### WHAT YOU NEED TO DO
Give back the exact lines spanning from the line with "left_arm();" to the line with "# to a flat", with both of those lines included and no others.

### DATA EXCERPT

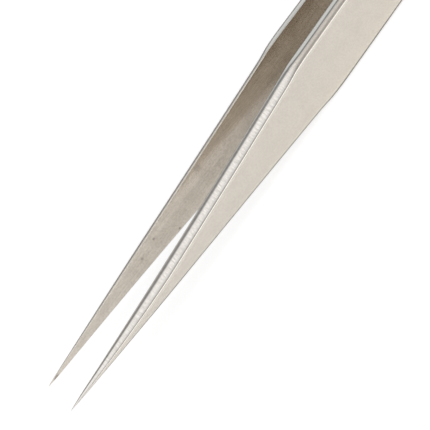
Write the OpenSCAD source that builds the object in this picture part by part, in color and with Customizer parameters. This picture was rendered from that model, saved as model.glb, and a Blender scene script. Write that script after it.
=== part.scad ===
// Straight precision tweezers with fine points, in satin stainless steel.
// Two ground steel leaves are spot welded at the tail. Each leaf is drawn in three lengths that meet
// face to face: the stiff arm, the thinner spring that bends, and the flat tail that is welded.
//
// Frame: the tweezers lie on the lower edges of both leaves, on z = 0. X runs along the tool with
// the points towards -X, Y is the opening direction, and the origin is midway along and across.
// A station is the distance from the points, measured along X.

/* [Overall] */
// Length from the points to the end of the tail
overall_l = 140; // [115:1:170]
// Widest width of a leaf, on the grip length
leaf_w = 9.6; // [8:0.1:12]
// Open gap between the inner faces at the points
tip_gap = 7.5; // [5:0.1:10]

/* [Arm] */
// Length of the ground taper, from the point to the shoulder
taper_l = 59; // [45:1:75]
// Thickness of the leaf on the arm
arm_t = 1.75; // [1.2:0.05:2.2]
// How far each inner face leans towards the other per millimetre of length, going back
arm_lean = 0.0197; // [0.01:0.0001:0.025]
// Outward bow of each arm at the middle of its length
arm_bow = 0.25; // [0:0.05:0.6]

/* [Point] */
// Width of the very end of the point
tip_w = 0.2; // [0.1:0.05:0.5]
// Thickness of the very end of the point
tip_t = 0.22; // [0.1:0.02:0.5]
// Length over which the leaf thins towards the point
tip_thin_l = 25; // [15:1:35]
// How far each edge of the taper is hollowed in at the middle of its length
taper_hollow = 0.18; // [0:0.02:0.4]

/* [Ground edges] */
// Width of the ground bevel beside the outer face
bevel_w = 0.8; // [0.3:0.05:1.2]
// Depth of the ground bevel below the outer face, on the grip length
bevel_d = 0.6; // [0.2:0.05:0.8]
// Length over which the rounded grind of the taper turns into the flat bevel at the shoulder
shoulder_blend_l = 6; // [3:1:12]

/* [Spring and tail] */
// Length of the spring, between the arm and the tail
spring_l = 35; // [20:1:50]
// Length of the flat welded tail
tail_l = 13; // [10:1:18]
// Thickness of the leaf at the tail and the rear of the spring
tail_t = 1.0; // [0.7:0.05:1.3]
// How much narrower than the grip the leaf is at the end of the tail
tail_narrowing = 1.2; // [0:0.1:2]
// Radius of the corners at the end of the tail
tail_corner_r = 1.6; // [0.5:0.1:3]

/* [Spot welds] */
// Diameter of a weld nugget
weld_d = 3.2; // [2:0.1:4]
// Thickness of a weld nugget, half of it in each leaf
weld_t = 0.8; // [0.4:0.1:1]
// Distance between the two welds
weld_pitch = 5.4; // [4:0.1:7]

/* [Hidden] */

LEFT = -1;
RIGHT = 1;

// Number of steps along each curved length
curve_steps = 24;
// Number of steps round a corner of the tail
corner_steps = 6;

// Above 1, the thickness runs smoothly into the level arm
thin_power = 1.5;
// Share of the half width that the grind may take, which leaves a narrow outer face at the point
max_grind = 0.9;
// Roundness of the grind on the taper, at the point and at the shoulder
point_round = 1.2;
shoulder_round = 0.7;

// Stations where the arm ends and the spring begins, and where the spring ends and the tail begins
arm_l = overall_l - tail_l - spring_l;
tail_start = overall_l - tail_l;
// Width of the leaf at the end of the tail
tail_w = leaf_w - tail_narrowing;
// Station of the middle of the welded pair of nuggets
weld_mid = tail_start + tail_l / 2;

// Half of the gap, and its slope, where the arm ends and the spring begins
spring_gap = tip_gap / 2 - arm_lean * arm_l;
spring_slope = -arm_lean - 4 * arm_bow / arm_l;

function clamp01(t) = min(1, max(0, t));
function ease(t) = clamp01(t) * clamp01(t) * (3 - 2 * clamp01(t));
function blend(a, b, t) = a + (b - a) * t;

// Inner face: a shallow bow along the arm, then one cubic that leaves the arm on its own slope and
// meets the tail flat on the middle plane
function inner_y(s) =
    s <= arm_l ? tip_gap / 2 - arm_lean * s + 4 * arm_bow * (s / arm_l) * (1 - s / arm_l) :
    let (t = clamp01((s - arm_l) / spring_l))
    (spring_gap * (1 + 2 * t) + spring_slope * spring_l * t) * (1 - t) * (1 - t);

// Thickness: grows from the point, is level on the arm and thins smoothly along the spring
function thickness(s) =
    s < tip_thin_l ? blend(arm_t, tip_t, pow(1 - s / tip_thin_l, thin_power)) :
    blend(arm_t, tail_t, ease((s - arm_l + spring_l / 4) / spring_l));

// Half width of the outline, with the tail's two corners rounded
function corner_cut(s) =
    let (u = max(0, s - (overall_l - tail_corner_r)))
    tail_corner_r - sqrt(max(0, tail_corner_r * tail_corner_r - u * u));
function half_w(s) =
    let (x = s / taper_l)
    s < taper_l ? blend(tip_w, leaf_w, x) / 2 - 4 * taper_hollow * x * (1 - x) :
    blend(leaf_w, tail_w, ease((s - arm_l) / (overall_l - arm_l))) / 2 - corner_cut(s);

// The bevel shrinks with the width near the point, and with the thickness near the tail
function edge_w(s) = min(bevel_w * thickness(s) / arm_t, max_grind * half_w(s));
function edge_d(s) = bevel_d * thickness(s) / arm_t;

// One cross-section of a leaf, as points of (distance from the inner face, height above its middle).
// The taper has a rounded grind over its whole side, and the grip has an upright side and a bevel.
function upper_edge(s) =
    let (t = thickness(s), w = half_w(s), ew = edge_w(s), ed = edge_d(s))
    let (flat = ease((s - taper_l) / shoulder_blend_l + 0.5))
    let (round = blend(point_round, shoulder_round, clamp01(s / taper_l)) * (1 - flat))
    [
        [0, w],
        [blend(0.34 * t, 0.5 * (t - ed), flat), w - 0.11 * round * ew],
        [blend(0.68 * t, t - ed, flat), w - 0.46 * round * ew],
        [t, w - ew],
    ];
function section(s) =
    let (up = upper_edge(s), n = len(up))
    concat(up, [for (i = [n - 1 : -1 : 0]) [up[i][0], -up[i][1]]]);

// Stations between two others: even steps, with the ends exact
function steps(a, b, n) = [for (i = [0 : n]) a + (b - a) * i / n];

// A length of leaf through a list of stations, drawn for the right-hand side (+Y)
module leaf_length(stations) {
    rings = [for (s = stations) [for (p = section(s))
        [s - overall_l / 2, inner_y(s) + p[0], leaf_w / 2 + p[1]]]];
    n = len(rings[0]);
    last = len(rings) - 1;
    sides = [for (i = [0 : last - 1]) for (j = [0 : n - 1])
        let (a = i * n + j, b = i * n + (j + 1) % n, c = a + n, d = b + n)
        each [[a, b, d], [a, d, c]]];
    // Each end is closed by quads between the upper and lower half of its ring
    front = [for (j = [0 : n / 2 - 2]) [n - 1 - j, n - 2 - j, j + 1, j]];
    back = [for (q = front) [for (j = [3 : -1 : 0]) last * n + q[j]]];
    polyhedron(points = [for (r = rings) each r], faces = concat(sides, front, back), convexity = 4);
}

module on_side(side) {
    if (side == LEFT) mirror([0, 1, 0]) children();
    else children();
}

module arm(side) {
    shoulder_a = taper_l - shoulder_blend_l / 2;
    shoulder_b = taper_l + shoulder_blend_l / 2;
    stations = concat(
        steps(0, tip_thin_l, curve_steps),
        [shoulder_a],
        [for (s = steps(shoulder_a, shoulder_b, 8)) if (s > shoulder_a) s],
        [for (s = steps(shoulder_b, arm_l, 16)) if (s > shoulder_b) s]);
    on_side(side) leaf_length(stations);
}

module spring(side) {
    on_side(side) leaf_length(steps(arm_l, tail_start, curve_steps));
}

module tail(side) {
    corner_start = overall_l - tail_corner_r;
    stations = concat(
        steps(tail_start, corner_start, 6),
        [for (i = [1 : corner_steps]) corner_start + tail_corner_r * sin(90 * i / corner_steps)]);
    difference() {
        on_side(side) leaf_length(stations);
        for (end = [-1, 1]) weld_nugget(end);
    }
}

// A nugget is a flat disc across the joint of the two tails. end is -1 nearer the points, 1 nearer the end.
module weld_nugget(end) {
    translate([weld_mid - overall_l / 2 + end * weld_pitch / 2, 0, leaf_w / 2])
        rotate([90, 0, 0]) cylinder(d = weld_d, h = weld_t, center = true, $fn = 48);
}

module left_arm() { color("#cfcac0") arm(LEFT); }
module right_arm() { color("#c9c4ba") arm(RIGHT); }
module left_spring() { color("#bdb8ae") spring(LEFT); }
module right_spring() { color("#b7b2a8") spring(RIGHT); }
module left_tail() { color("#cfcac0") tail(LEFT); }
module right_tail() { color("#c9c4ba") tail(RIGHT); }
module front_weld() { color("#8f8c88") weld_nugget(-1); }
module rear_weld() { color("#8f8c88") weld_nugget(1); }

left_arm();
right_arm();
left_spring();
right_spring();
left_tail();
right_tail();
front_weld();
rear_weld();
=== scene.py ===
import math

import bmesh
import bpy
from mathutils import Matrix, Vector


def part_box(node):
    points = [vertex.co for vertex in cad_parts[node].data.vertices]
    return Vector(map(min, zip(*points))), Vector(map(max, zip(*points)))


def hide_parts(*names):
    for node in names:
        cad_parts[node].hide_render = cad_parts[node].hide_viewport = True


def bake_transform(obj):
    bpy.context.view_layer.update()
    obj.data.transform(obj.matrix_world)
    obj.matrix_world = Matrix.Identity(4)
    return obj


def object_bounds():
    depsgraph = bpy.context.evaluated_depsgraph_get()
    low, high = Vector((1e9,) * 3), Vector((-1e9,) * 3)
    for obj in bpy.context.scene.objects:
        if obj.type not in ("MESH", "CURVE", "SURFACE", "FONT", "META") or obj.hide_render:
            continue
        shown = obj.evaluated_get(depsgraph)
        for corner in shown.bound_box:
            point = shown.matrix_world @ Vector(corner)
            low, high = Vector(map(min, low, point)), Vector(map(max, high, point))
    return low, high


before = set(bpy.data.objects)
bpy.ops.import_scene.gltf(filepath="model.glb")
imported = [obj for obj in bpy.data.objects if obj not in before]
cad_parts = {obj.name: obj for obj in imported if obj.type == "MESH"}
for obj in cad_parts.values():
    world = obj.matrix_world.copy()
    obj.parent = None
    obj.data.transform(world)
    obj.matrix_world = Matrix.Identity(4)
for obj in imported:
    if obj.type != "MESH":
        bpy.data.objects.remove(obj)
cad_low, cad_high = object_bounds()

# ---------------------------------------------------------------------------------------------
# The two leaves. Each is one strip of stainless steel, stamped to a long taper, thinned along its
# spring and bent. Its faces are blasted satin. Its edges are ground, rounded along the taper and
# to a flat bevel behind the shoulder. A station is a distance from the points.

mm = 0.001
overall_l = cad_high.x - cad_low.x
leaf_w = cad_high.z - cad_low.z
middle_z = (cad_low.z + cad_high.z) / 2
arm_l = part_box("right_arm")[1].x - cad_low.x
tail_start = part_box("right_tail")[0].x - cad_low.x
spring_l = tail_start - arm_l
tail_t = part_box("right_tail")[1].y

# Gap between the points, how far each inner face leans towards the other per unit of length, and
# its outward bow at the middle of the arm
tip_gap = 7.5 * mm
arm_lean = 0.0197
arm_bow = 0.25 * mm
spring_gap = tip_gap / 2 - arm_lean * arm_l
spring_slope = -arm_lean - 4 * arm_bow / arm_l
# Thickness on the arm and at the very point. Above 1, the power runs the thinning of the point
# smoothly into the level arm.
arm_t = 1.748 * mm
tip_t = 0.22 * mm
tip_thin_l = 25 * mm
thin_power = 1.5
# Outline: the taper has slightly hollow edges, and the tail is narrower, with round corners
taper_l = 59 * mm
tip_w = 0.2 * mm
taper_hollow = 0.18 * mm
tail_w = 8.4 * mm
tail_corner_r = 1.6 * mm
# Width of the grind on the taper and of the bevel behind the shoulder, the largest share of the
# half width that either may take, and the length over which one turns into the other
grind_w = 0.9 * mm
bevel_w = 0.7 * mm
bevel_d = 0.56 * mm
max_grind = 0.9
shoulder_blend_l = 6 * mm
# The point and the end of the tail are rounded off, and this share of the section is left at the
# very point
nose_l = 3 * mm
nose_share = 0.15
end_r = 0.12 * mm

# Small rounds left by tumbling. The outer corner has one size up the grind and one along the face.
outer_up = 0.12 * mm
outer_along = 0.34 * mm
# Largest shares of what is left of the half width that the outer and inner rounds may take
max_outer = 0.85
max_inner = 0.4
# The rest are pairs: on the taper and behind the shoulder. The inner corner has one size up its
# face and one across its side.
inner_up = (0.14 * mm, 0.04 * mm)
inner_across = (0.22 * mm, 0.05 * mm)
# The side is slightly crowned. The crown bends and ends at these shares of the thickness.
crown_h = (0, 0.016 * mm)
crown_bend = (0.15, 0.2)
crown_end = (0.16, 0.4)
# How steeply the side falls away from the inner corner
side_slope = (0.07, 0)
# Where the two sides of the grind would cross, as shares of the thickness and of the grind's
# width, and how much of its outer side the round takes
cross_in = (0.52, 1 - bevel_d / arm_t)
cross_down = (0.09, 0.0)
round_out = (0.8, 0.75)

# Shallow marks that the welding electrodes leave on the outside of the tail
weld_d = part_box("front_weld")[1].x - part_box("front_weld")[0].x
weld_marks = [(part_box(n)[0].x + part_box(n)[1].x) / 2 for n in ("front_weld", "rear_weld")]
mark_depth = 0.07 * mm
mark_rim = 0.45 * mm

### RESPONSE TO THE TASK
left_arm();
right_arm();
left_spring();
right_spring();
left_tail();
right_tail();
front_weld();
rear_weld();
=== scene.py ===
import math

import bmesh
import bpy
from mathutils import Matrix, Vector


def part_box(node):
    points = [vertex.co for vertex in cad_parts[node].data.vertices]
    return Vector(map(min, zip(*points))), Vector(map(max, zip(*points)))


def hide_parts(*names):
    for node in names:
        cad_parts[node].hide_render = cad_parts[node].hide_viewport = True


def bake_transform(obj):
    bpy.context.view_layer.update()
    obj.data.transform(obj.matrix_world)
    obj.matrix_world = Matrix.Identity(4)
    return obj


def object_bounds():
    depsgraph = bpy.context.evaluated_depsgraph_get()
    low, high = Vector((1e9,) * 3), Vector((-1e9,) * 3)
    for obj in bpy.context.scene.objects:
        if obj.type not in ("MESH", "CURVE", "SURFACE", "FONT", "META") or obj.hide_render:
            continue
        shown = obj.evaluated_get(depsgraph)
        for corner in shown.bound_box:
            point = shown.matrix_world @ Vector(corner)
            low, high = Vector(map(min, low, point)), Vector(map(max, high, point))
    return low, high


before = set(bpy.data.objects)
bpy.ops.import_scene.gltf(filepath="model.glb")
imported = [obj for obj in bpy.data.objects if obj not in before]
cad_parts = {obj.name: obj for obj in imported if obj.type == "MESH"}
for obj in cad_parts.values():
    world = obj.matrix_world.copy()
    obj.parent = None
    obj.data.transform(world)
    obj.matrix_world = Matrix.Identity(4)
for obj in imported:
    if obj.type != "MESH":
        bpy.data.objects.remove(obj)
cad_low, cad_high = object_bounds()

# ---------------------------------------------------------------------------------------------
# The two leaves. Each is one strip of stainless steel, stamped to a long taper, thinned along its
# spring and bent. Its faces are blasted satin. Its edges are ground, rounded along the taper and
# to a flat bevel behind the shoulder. A station is a distance from the points.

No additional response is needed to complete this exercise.